Ergänzt werden die Animationen durch Archivaufnahmen der sowjetischen Intervention in Afghanistan und des postkommunistischen Moskaus der 1990er Jahre, wo Amin sich mehr als fünf Jahre verstecken musste, weil die russische Regierung Zehntausenden Kriegsgeflüchteten aus Afghanistan das Recht auf Asyl verweigerte. „Der Grund für Amins Flucht waren reale Ereignisse an realen Schauplätzen“, betont Rasmussen im Gespräch mit dem ARTE Magazin. Die Archivaufnahmen sollen Zuschauende daran erinnern, dass die Handlung des Films nicht fiktiv ist, sondern auf wahren Begebenheiten beruht.
FLUCHT ALS HISTORISCHE KONSTANTE
2021 feierte „Flee“ Premiere auf dem Sundance Filmfestival in den USA und wurde als bester ausländischer Dokumentarfilm ausgezeichnet. Es folgten Dutzende internationale Preise sowie drei Nominierungen bei den Oscar-Verleihungen im März. Während seine Geschichte weltweit mit Auszeichnungen bedacht wurde, musste Amin mit ansehen, wie sein Heimatland erneut zum Schauplatz einer humanitären Katastrophe wurde: als unmittelbar nach dem Abzug der US-Truppen die radikalislamischen Taliban die Macht in Afghanistan übernahmen. „Die Nachrichten haben -Amin zutiefst erschüttert“, sagt -Rasmussen. Viele seiner Verwandten müssten derzeit wieder um ihr Leben fürchten. Gerade für Homosexuelle gleiche die Terrorherrschaft einem Todesurteil: Sie werden von den Taliban verfolgt, zwangsgeoutet, getötet. „Es wäre mir lieber, der Film wäre nicht so aktuell, wie es jetzt der Fall ist“, sagt Rasmussen. Amins Schicksal wiederholt sich derzeit millionenfach durch den russischen Angriff auf die Ukraine: Angesichts von bisher rund zehn Millionen Menschen, die gezwungen sind, ihre Heimat zu verlassen, spricht die UNO-Flüchtlingshilfe aktuell von der größten Flüchtlingskrise des 21. Jahrhunderts.
Dass Fluchtbewegungen eine historische Konstante sind – oft mit generationenübergreifenden Folgen – weiß der Filmemacher aus eigener Erfahrung. –Rasmussens jüdische Vorfahren mussten Anfang des 20. Jahrhunderts nach antisemitischen Ausschreitungen aus Russland fliehen.

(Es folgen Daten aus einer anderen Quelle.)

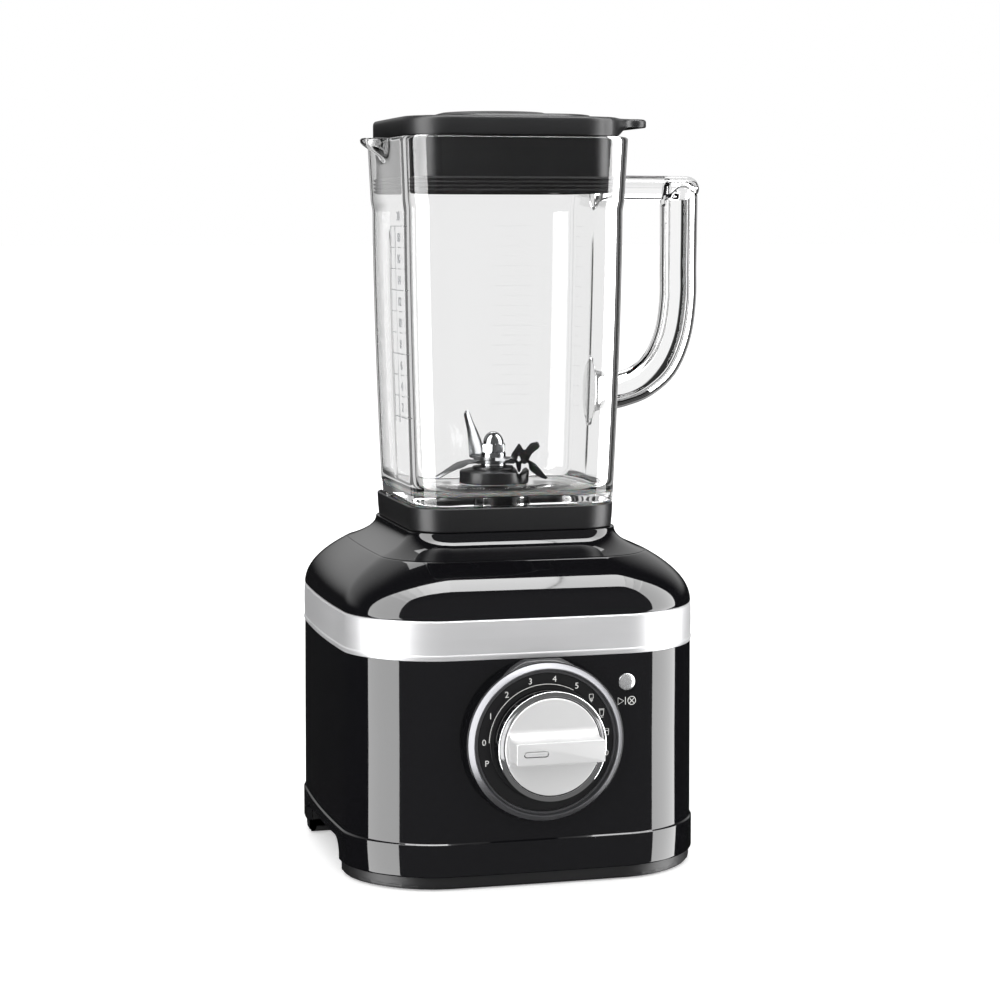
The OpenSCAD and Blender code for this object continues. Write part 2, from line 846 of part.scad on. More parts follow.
module lid() {
    edge = [0, lid_w, lid_w, 25.7, neck_bow, neck_bow, 0.6];
    plug = [0, 113, 114, 16, neck_bow, neck_bow, jar_x];
    color(satin_black) difference() {
        union() {
            slab(inset(edge, 0.6), lid_bottom, lid_bottom + 1);
            slab(edge, lid_bottom + 1, lid_top - 1.5);
            slab(inset(edge, 1.5), lid_top - 1.5, lid_top);
            slab([0, 86, 80, 20, 2, 2, 9], lid_top - 1, lid_top + 3);
            slab(plug, plug_bottom, lid_bottom + 1);
            translate([46, -tab_half, 407.8]) cube([tab_reach - 46 - 8, 2 * tab_half, 4.7]);
            translate([tab_reach - 13, 0, 407.8]) linear_extrude(4.7) polygon(outline(26, 2 * tab_half, 8));
        }
        slab(inset(plug, 2.5), plug_bottom - 1, lid_top - 4);
        rod(cap_r + 0.4, 400, 420);
    }
}

module lid_seal() {
    inner = [0, 113, 114, 16, neck_bow, neck_bow, jar_x];
    color(rubber) difference() {
        union() {
            slab(inset(inner, -1.2), 371.8, 380.2);
            for (z = [372.4, 375.3, 378.2])
                slab(inset(inner, -2.1), z, z + 1.2);
        }
        slab(inner, 370, 382);
    }
}

module ingredient_cap() {
    color(satin_black) difference() {
        union() {
            rod(cap_r, 396, lid_top + 3.1);
            rod(cap_r + 3, lid_top + 3.1, lid_top + 4.4);
            rod(cap_r + 1, lid_top + 4.4, lid_top + 5);
        }
        rod(cap_r - 2.4, 390, lid_top + 1);
    }
}

module cap_seal() {
    color(rubber) tube(cap_r + 0.25, cap_r, 404, 406);
}

base_housing();
neck_cover();
trim_band();
base_plate();
rubber_feet();
base_screws();
cord_gland();
terminal_block();
noise_filter();
dial_bezel();
dial_face();
speed_switch();
switch_nut();
control_board();
board_components();
heat_sink();
start_switch();
start_button();
knob_shaft();
knob_skirt();
knob_ring();
knob_grip();
motor_frame();
rubber_mounts();
mount_screws();
brush_bracket();
stator_core();
field_coils();
stator_bolts();
brush_holders();
carbon_brushes();
upper_bearing();
lower_bearing();
air_duct();
shaft_seal();
armature_core();
armature_windings();
commutator();
motor_shaft();
cooling_fan();
drive_coupler();
jar_glass();
jar_collar();
foot_gasket();
blade_hub();
hub_gasket();
hub_nut();
blade_bushes();
blade_seal();
blade_shaft();
lower_blade();
upper_blade();
blade_washer();
acorn_nut();
jar_coupler();
lid();
lid_seal();
ingredient_cap();
cap_seal();
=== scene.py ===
import json
import math

import bmesh
import bpy
from mathutils import Matrix, Vector


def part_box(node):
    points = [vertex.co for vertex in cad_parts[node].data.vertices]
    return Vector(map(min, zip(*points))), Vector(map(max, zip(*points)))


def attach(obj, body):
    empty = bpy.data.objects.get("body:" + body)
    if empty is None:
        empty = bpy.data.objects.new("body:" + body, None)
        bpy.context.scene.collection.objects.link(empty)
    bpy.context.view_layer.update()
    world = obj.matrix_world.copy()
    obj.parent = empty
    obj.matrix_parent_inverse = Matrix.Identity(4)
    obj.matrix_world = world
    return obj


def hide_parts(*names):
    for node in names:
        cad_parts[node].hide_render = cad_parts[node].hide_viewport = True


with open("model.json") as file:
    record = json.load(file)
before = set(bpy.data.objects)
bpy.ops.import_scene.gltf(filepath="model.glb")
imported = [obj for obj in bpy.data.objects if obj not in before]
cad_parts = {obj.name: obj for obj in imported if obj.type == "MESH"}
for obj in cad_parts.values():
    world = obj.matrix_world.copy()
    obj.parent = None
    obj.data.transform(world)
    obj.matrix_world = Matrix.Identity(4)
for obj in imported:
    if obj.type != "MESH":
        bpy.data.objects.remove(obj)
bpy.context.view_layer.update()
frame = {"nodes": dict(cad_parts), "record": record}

MM = 0.001
BOX = {n: tuple(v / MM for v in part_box(n)) for n in frame["nodes"]}  # every CAD node's corners, in mm


# ---------------------------------------------------------------- small geometry tools, all in millimetres

def mix(a, b, t):
    return a + (b - a) * t


def smooth(t):
    t = min(max(t, 0.0), 1.0)
    return t * t * (3 - 2 * t)


def spread_side(t, power):
    """Spacing along a straight side: power above 1 crowds the points at the middle"""
    u = 2 * t - 1
    return 0.5 + 0.5 * math.copysign(abs(u) ** power, u)


def outline(w, d, r, bow_x=0.0, bow_y=0.0, cx=0.0, corner=16, side=14, power=1.0):
    """Points round a rounded rectangle whose four sides bow outwards"""
    sw, sd = w - 2 * bow_x, d - 2 * bow_y
    centres = [(sw / 2 - r, sd / 2 - r), (r - sw / 2, sd / 2 - r), (r - sw / 2, r - sd / 2), (sw / 2 - r, r - sd / 2)]
    points = []
    for k in range(4):
        (x0, y0), (x1, y1) = centres[k], centres[(k + 1) % 4]
        for i in range(corner):
            a = math.radians(90 * (k + i / corner))
            points.append((x0 + r * math.cos(a), y0 + r * math.sin(a)))
        a = math.radians(90 * (k + 1))
        c, s = r * math.cos(a), r * math.sin(a)
        for i in range(side):
            t = spread_side(i / side, power)
            points.append((mix(x0, x1, t) + c, mix(y0, y1, t) + s))
    return [(
        cx + x + math.copysign(bow_x * (2 * x / sw) ** 2 * (1 - (2 * y / sd) ** 2), x),
        y + math.copysign(bow_y * (2 * y / sd) ** 2 * (1 - (2 * x / sw) ** 2), y),
    ) for x, y in points]


def circle_like(points, r):
    """A circle about the axis with one point for each point of a loop, at the same angle"""
    return [(r * x / math.hypot(x, y), r * y / math.hypot(x, y)) for x, y in points]


def offset_loop(points, grow):
    """The loop moved outwards by grow along its own normals"""
    n = len(points)
    moved = []
    for i in range(n):
        (x0, y0), (x1, y1) = points[i - 1], points[(i + 1) % n]
        dx, dy = x1 - x0, y1 - y0
        s = math.hypot(dx, dy) or 1.0
        moved.append((points[i][0] + grow * dy / s, points[i][1] - grow * dx / s))
    return moved


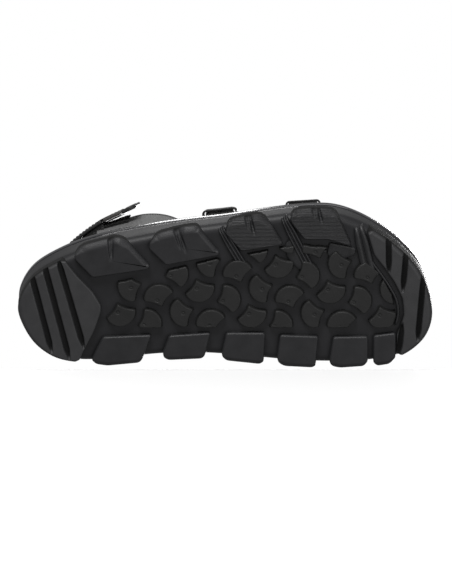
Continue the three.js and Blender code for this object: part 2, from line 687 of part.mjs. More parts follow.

Weil sie in Dänemark kein Asyl erhielten, floh seine Großmutter samt Familie zunächst nach Deutschland – und nach der Machtergreifung der Nazis nach England. „Auch wenn man es ihnen nicht ansieht: Die meisten geflüchteten Menschen haben ein tief sitzendes Trauma“, sagt Rasmussen. „Flee“ sei deshalb auch der Versuch, Sensibilität für die Thematik zu schaffen.